«Se dovessi acclarare che la mia abitazione fosse stata pagata da altri senza saperne io il motivo, il tornaconto e l'interesse, i miei legali eserciterebbero le azioni necessarie per l'annullamento del contratto»Questa la dichiarazione dell'ex ministro Scajola, che aggiunge impudicizia a impudicizia. Già la pretesa di aver creduto che 3.400 euri al metro quadro per un appartamento di fronte al Colosseo fossero un giusto prezzo nel 2004 era ridicola: in quel periodo nella mia zona (fronte circonvallazione esterna di Milano, non fronte Colosseo) le case andavano via sui 4.000 euri: e avere di fronte uno dei più famosi monumenti piuttosto che il parcheggio dei tossici dovrebbe pur valere qualcosa sul mercato immobiliare.

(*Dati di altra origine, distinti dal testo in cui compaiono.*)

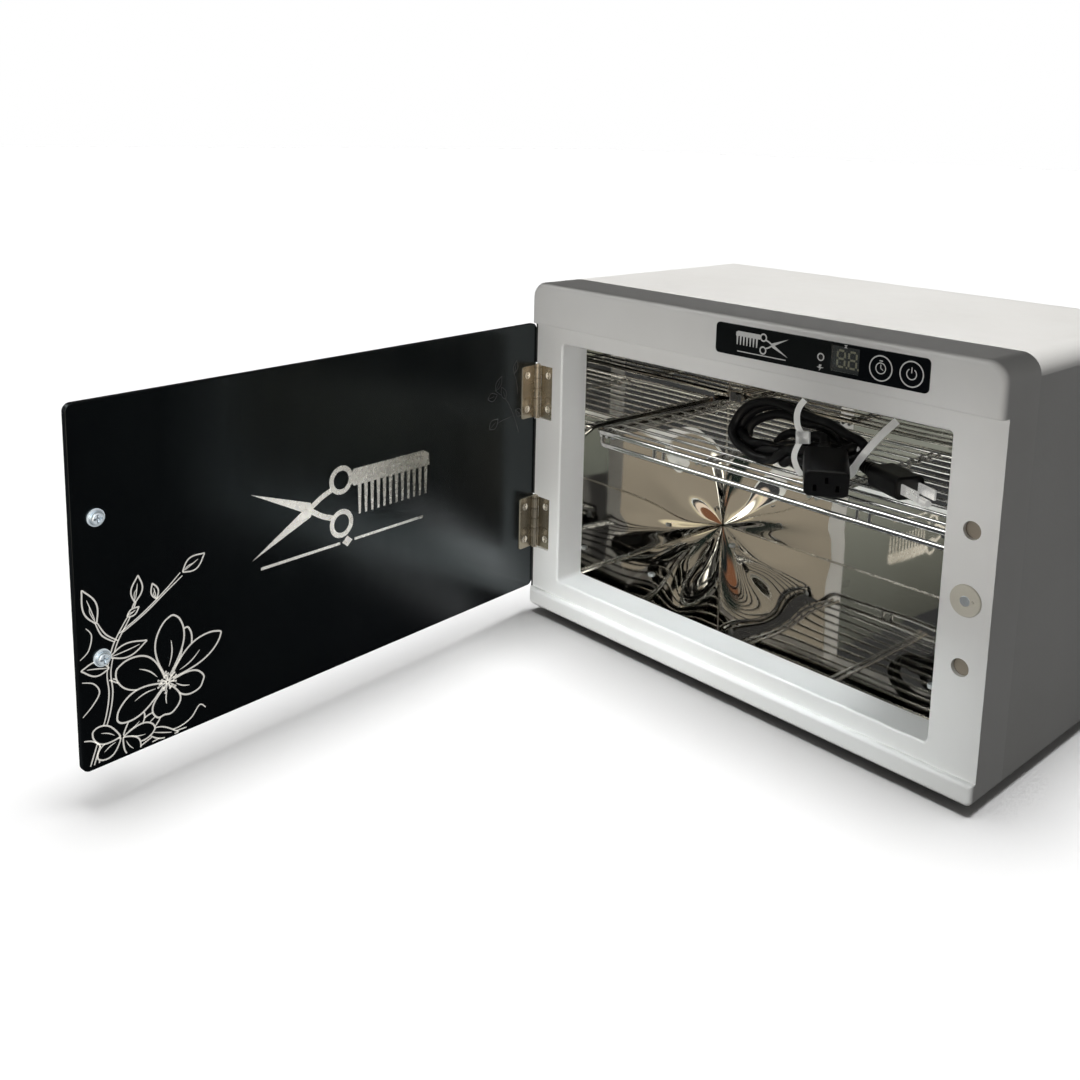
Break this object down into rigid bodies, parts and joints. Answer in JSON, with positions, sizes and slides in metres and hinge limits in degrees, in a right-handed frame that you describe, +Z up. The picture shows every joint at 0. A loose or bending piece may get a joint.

L'affermazione odierna che ho riportato qui sopra tuttavia introduce un ulteriore elemento di presa per i fondelli: la velleità di riaffermare il proprio onesto agire con una frase che potrebbe anche apparire d'effetto, per quei due o tre militanti che ci crederanno, ma a cui perfino Michela Vittoria Brambilla dopo un minimo approfondimento non potrebbe dare alcun credito.
Anzitutto, non esiste alcun motivo per cui il pagamento di parte di un prezzo da parte di un terzo sia causa di annullamento del contratto. E neppure di nullità, rescissione o risoluzione, che sono gli altri tre possibili motivi per i quali un contratto viene meno.
Tutte cose che Scajola dovrebbe sapere, dato che sono l'abbiccì del primo anno di giurisprudenza, e lui è laureato in tale disciplina.
Per quanto riguarda l'annullamento, in particolare, esso è un rimedio che viene dato a tutela della parte "debole" in alcuni specifici casi. In caso di incapacità a contrattare, come sarebbe ad esempio il caso di un minorenne che acquistasse un bene: in tal caso il minorenne nel frattempo divenuto maggiorenne, o il suo tutore (non l'altro contraente) può chiedere di annullare il contratto.
E' poi possibile, l'annullamento, in caso di errore (penso di comperare un cappotto di Prada e invece mi vendono un cappotto di Armani), di violenza (firmo un contratto davanti a un paio di nerboruti picciotti che mi tengono sospeso sopra una vasca d'acido) o di dolo (il venditore mi fa credere con un falso documento che compro un terreno edificabile, che invece è agricolo).
In tutti questi casi l'annullamento può essere chiesto solo dal soggetto tratto caduto in errore, estorto o truffato. Ed è evidente che Scajola non rientra in questa condizione.
Vi è di più: anche ammesso per assurdo che l'annullamento fosse possibile, cosa succederebbe in caso di suo esercizio? Scajola dovrebbe Scajola restituire la casa, e contemporaneamente le sorelle dovrebbero restituire i soldi a Scajola e ad Anemone: non vi è chi non veda l'assurdo di ciò, tanto più che le sorelle hanno tutto il diritto di non avere più i denari: magari hanno comprato casa ai nipoti.
L'unica cosa seria, giuridicamente e non solo giuridicamente, sarebbe che Scajola restituisse ad Anemone i 900.000 euri da questo versati: ma è evidente che tale mossa, oltre che poco costosa, sarebbe il suggello del suicidio politico del Ras di Imperia.